[Your objective] Find every line in the records that holds the string "origin". Copy each one.
== == ==
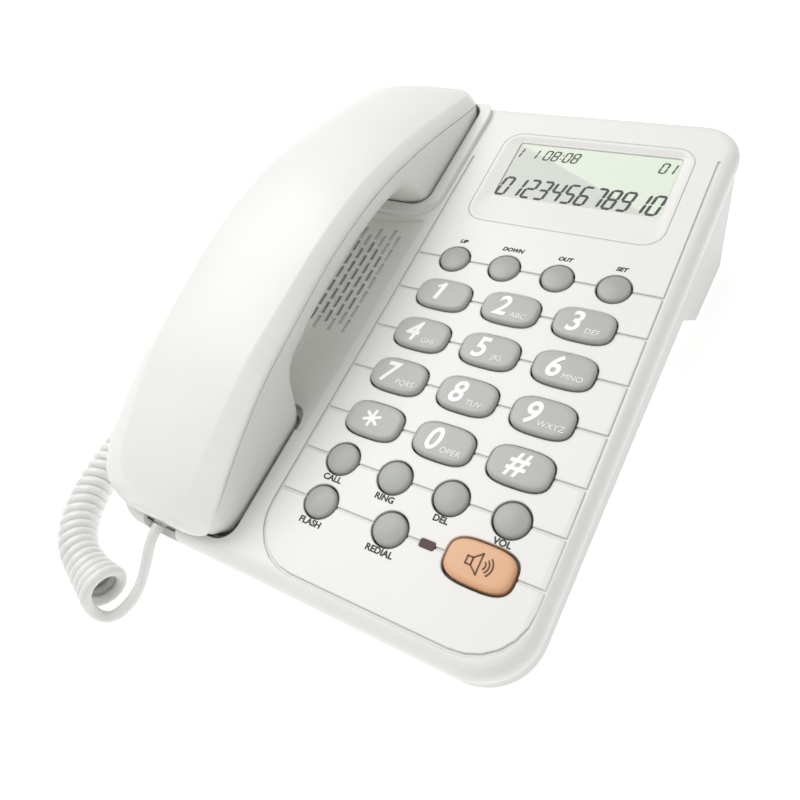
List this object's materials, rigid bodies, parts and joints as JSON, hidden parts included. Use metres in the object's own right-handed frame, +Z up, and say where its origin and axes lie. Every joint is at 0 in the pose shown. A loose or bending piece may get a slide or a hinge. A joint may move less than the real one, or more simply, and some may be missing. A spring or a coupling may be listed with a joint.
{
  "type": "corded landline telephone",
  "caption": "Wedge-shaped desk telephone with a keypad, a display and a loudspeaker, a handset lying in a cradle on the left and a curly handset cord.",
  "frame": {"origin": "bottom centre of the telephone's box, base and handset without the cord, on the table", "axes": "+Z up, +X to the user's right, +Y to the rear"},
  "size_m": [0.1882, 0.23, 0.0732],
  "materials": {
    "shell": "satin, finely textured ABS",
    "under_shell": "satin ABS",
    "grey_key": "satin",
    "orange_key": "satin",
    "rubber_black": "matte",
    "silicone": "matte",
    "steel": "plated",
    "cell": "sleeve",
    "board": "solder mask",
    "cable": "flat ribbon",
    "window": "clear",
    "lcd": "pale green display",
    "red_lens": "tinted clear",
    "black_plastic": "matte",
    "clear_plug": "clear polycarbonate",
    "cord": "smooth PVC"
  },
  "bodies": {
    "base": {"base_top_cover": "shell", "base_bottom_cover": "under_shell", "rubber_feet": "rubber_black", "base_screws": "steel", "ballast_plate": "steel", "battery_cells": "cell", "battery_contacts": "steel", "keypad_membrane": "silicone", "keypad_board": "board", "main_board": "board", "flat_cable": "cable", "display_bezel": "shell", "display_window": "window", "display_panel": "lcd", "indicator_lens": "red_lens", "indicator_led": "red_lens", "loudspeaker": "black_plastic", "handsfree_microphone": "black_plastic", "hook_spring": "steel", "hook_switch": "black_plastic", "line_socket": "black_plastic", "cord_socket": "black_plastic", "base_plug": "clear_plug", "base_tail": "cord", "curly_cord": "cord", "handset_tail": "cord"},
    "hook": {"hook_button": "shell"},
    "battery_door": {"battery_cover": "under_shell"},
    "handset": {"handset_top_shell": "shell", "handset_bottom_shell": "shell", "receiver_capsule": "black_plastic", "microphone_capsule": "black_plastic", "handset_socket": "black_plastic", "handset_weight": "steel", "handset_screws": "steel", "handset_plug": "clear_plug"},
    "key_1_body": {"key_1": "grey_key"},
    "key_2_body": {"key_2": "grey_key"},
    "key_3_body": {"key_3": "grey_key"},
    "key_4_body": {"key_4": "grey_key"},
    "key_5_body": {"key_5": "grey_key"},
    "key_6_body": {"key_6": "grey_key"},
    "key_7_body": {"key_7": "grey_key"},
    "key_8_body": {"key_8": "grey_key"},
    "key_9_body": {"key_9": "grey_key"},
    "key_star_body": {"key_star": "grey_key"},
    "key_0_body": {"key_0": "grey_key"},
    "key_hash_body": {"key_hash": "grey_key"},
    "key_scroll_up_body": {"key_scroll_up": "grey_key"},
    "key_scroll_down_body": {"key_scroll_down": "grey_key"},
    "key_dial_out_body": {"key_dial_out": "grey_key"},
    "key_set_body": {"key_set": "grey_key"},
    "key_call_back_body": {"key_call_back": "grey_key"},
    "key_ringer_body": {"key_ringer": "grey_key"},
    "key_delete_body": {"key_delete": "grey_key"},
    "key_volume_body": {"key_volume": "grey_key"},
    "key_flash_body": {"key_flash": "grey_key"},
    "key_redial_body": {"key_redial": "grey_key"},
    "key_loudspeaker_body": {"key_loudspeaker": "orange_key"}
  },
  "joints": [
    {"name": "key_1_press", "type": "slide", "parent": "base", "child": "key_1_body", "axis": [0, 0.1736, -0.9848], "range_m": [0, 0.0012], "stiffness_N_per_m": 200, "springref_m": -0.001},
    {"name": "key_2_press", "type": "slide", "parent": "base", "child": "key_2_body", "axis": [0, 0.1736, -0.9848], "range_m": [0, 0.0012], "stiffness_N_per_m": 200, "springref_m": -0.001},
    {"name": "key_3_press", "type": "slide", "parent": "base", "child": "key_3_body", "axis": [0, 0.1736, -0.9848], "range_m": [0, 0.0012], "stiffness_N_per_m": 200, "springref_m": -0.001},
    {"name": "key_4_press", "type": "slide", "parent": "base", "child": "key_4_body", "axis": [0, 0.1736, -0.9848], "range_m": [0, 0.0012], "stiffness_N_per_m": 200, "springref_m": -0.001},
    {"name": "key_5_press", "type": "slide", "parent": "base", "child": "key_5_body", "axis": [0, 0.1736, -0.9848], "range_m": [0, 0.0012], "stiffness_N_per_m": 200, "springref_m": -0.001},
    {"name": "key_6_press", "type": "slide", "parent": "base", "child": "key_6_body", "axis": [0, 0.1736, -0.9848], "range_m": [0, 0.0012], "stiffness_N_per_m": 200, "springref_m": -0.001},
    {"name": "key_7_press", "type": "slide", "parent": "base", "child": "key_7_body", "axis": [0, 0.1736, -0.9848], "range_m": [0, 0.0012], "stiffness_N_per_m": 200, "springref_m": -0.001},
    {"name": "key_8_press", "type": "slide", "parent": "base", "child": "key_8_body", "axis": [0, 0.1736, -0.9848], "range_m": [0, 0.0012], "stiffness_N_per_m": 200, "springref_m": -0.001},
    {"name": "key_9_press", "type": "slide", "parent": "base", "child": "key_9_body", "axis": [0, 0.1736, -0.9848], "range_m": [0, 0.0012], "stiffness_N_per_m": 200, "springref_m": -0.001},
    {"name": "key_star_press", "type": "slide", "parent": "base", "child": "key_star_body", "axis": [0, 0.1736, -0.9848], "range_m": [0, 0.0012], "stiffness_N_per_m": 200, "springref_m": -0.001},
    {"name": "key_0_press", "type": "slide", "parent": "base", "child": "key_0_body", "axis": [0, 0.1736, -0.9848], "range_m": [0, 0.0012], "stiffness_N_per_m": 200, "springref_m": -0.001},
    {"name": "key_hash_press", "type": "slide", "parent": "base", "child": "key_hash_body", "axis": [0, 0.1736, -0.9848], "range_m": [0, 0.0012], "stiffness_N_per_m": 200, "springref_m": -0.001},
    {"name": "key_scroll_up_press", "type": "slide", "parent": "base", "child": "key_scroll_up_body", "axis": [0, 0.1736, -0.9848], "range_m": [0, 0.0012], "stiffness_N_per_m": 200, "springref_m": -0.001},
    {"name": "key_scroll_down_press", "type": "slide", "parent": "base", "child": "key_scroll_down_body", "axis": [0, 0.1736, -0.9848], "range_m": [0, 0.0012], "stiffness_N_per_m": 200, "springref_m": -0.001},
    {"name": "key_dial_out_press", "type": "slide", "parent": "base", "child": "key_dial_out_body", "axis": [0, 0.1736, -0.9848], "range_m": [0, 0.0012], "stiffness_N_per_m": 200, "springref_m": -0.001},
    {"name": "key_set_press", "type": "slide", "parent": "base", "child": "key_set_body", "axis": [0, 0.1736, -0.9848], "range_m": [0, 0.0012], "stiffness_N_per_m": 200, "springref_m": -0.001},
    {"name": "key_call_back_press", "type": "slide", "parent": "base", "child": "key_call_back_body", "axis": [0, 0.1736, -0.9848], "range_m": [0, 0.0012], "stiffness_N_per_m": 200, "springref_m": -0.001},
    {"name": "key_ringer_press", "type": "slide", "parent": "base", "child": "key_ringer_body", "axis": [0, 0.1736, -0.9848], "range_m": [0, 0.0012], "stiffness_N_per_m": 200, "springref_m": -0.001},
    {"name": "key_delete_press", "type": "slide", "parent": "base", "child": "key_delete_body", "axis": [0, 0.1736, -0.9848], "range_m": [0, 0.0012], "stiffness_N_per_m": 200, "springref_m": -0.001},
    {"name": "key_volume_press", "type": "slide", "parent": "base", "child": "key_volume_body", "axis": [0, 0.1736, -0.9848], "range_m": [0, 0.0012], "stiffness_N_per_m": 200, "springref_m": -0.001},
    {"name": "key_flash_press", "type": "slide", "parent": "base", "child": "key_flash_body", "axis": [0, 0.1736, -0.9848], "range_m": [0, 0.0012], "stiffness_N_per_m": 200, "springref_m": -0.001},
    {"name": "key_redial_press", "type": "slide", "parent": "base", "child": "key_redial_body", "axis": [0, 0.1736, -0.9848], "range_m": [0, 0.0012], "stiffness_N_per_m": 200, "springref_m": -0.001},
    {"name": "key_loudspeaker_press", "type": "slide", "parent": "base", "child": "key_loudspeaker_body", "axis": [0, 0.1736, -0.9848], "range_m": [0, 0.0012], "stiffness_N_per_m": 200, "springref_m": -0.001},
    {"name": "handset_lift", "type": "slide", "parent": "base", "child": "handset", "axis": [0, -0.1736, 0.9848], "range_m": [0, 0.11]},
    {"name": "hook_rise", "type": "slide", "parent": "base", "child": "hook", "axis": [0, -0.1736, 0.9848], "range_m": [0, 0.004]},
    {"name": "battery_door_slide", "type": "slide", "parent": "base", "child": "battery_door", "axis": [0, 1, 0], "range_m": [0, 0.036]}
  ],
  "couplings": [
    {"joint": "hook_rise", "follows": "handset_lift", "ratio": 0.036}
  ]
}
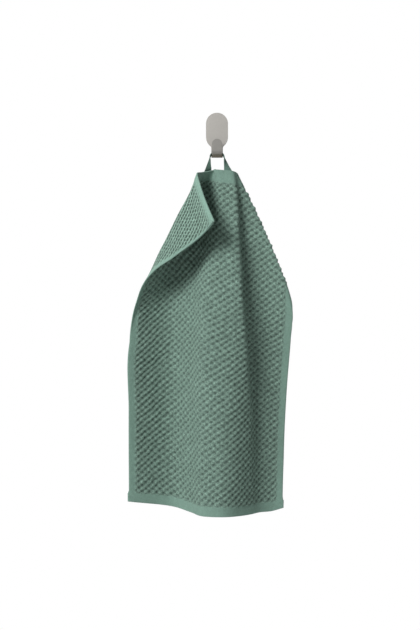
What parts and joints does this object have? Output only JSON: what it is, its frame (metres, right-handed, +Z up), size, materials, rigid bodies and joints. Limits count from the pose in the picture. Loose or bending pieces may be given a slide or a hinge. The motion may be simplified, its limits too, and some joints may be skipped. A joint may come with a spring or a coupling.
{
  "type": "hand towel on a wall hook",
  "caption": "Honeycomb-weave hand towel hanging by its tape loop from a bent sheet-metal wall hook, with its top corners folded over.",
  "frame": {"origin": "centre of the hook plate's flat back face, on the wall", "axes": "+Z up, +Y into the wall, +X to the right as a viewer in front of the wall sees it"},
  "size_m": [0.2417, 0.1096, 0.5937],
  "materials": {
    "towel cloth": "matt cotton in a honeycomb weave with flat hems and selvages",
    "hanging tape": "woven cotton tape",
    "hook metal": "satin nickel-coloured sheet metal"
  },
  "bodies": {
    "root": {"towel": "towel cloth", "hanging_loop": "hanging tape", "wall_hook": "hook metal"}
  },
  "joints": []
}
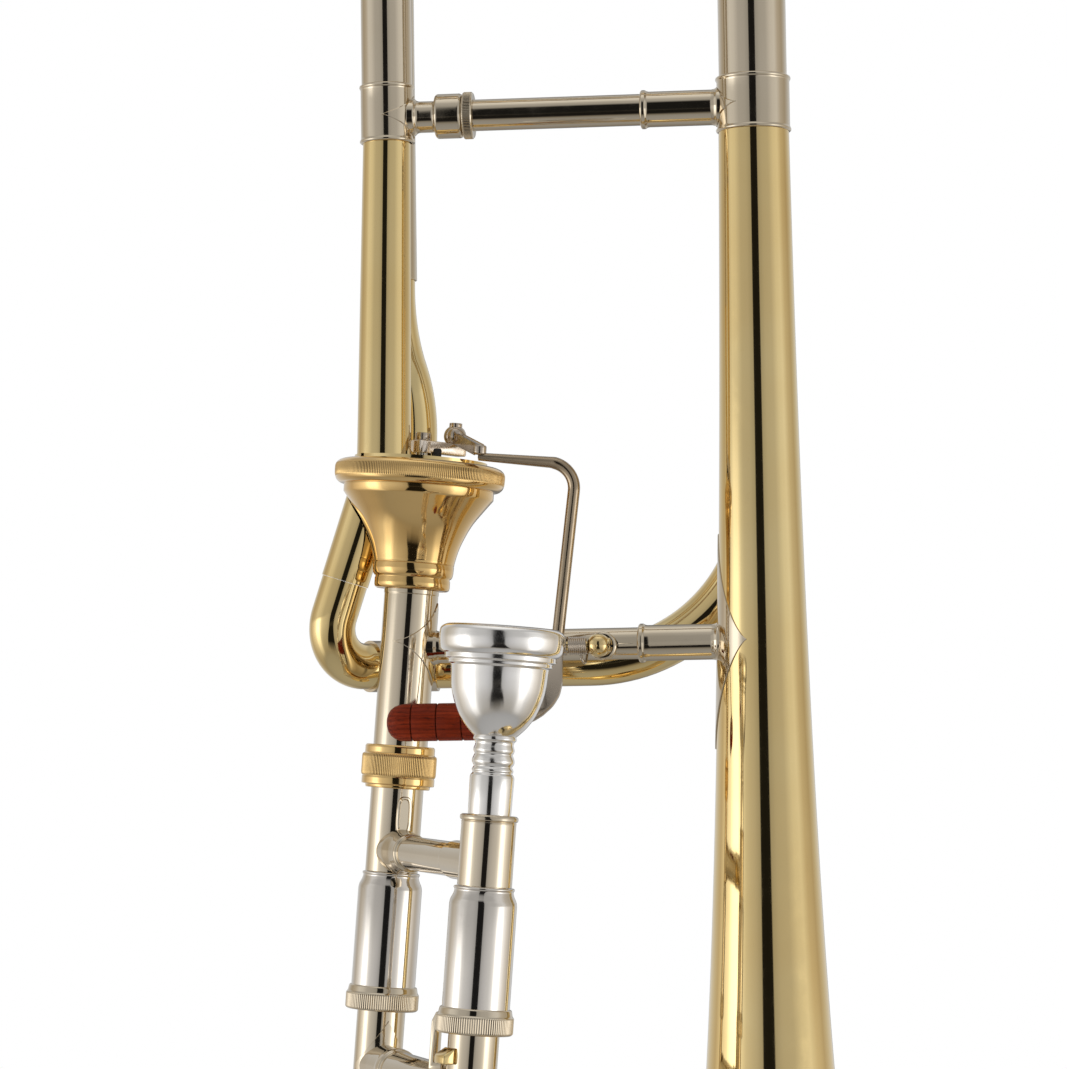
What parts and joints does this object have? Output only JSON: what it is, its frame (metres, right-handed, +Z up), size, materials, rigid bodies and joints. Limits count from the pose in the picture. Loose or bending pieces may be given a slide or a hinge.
== == ==
[Written reply]
List this object's materials, rigid bodies, parts and joints as JSON, hidden parts included. Use metres in the object's own right-handed frame, +Z up, and say where its origin and axes lie. Every joint is at 0 in the pose shown. A loose or bending piece may get a slide or a hinge. A joint may move less than the real one, or more simply, and some may be missing. A spring or a coupling may be listed with a joint.
  "frame": {"origin": "bottom centre of the telephone's box, base and handset without the cord, on the table", "axes": "+Z up, +X to the user's right, +Y to the rear"},
  "frame": {"origin": "centre of the hook plate's flat back face, on the wall", "axes": "+Z up, +Y into the wall, +X to the right as a viewer in front of the wall sees it"},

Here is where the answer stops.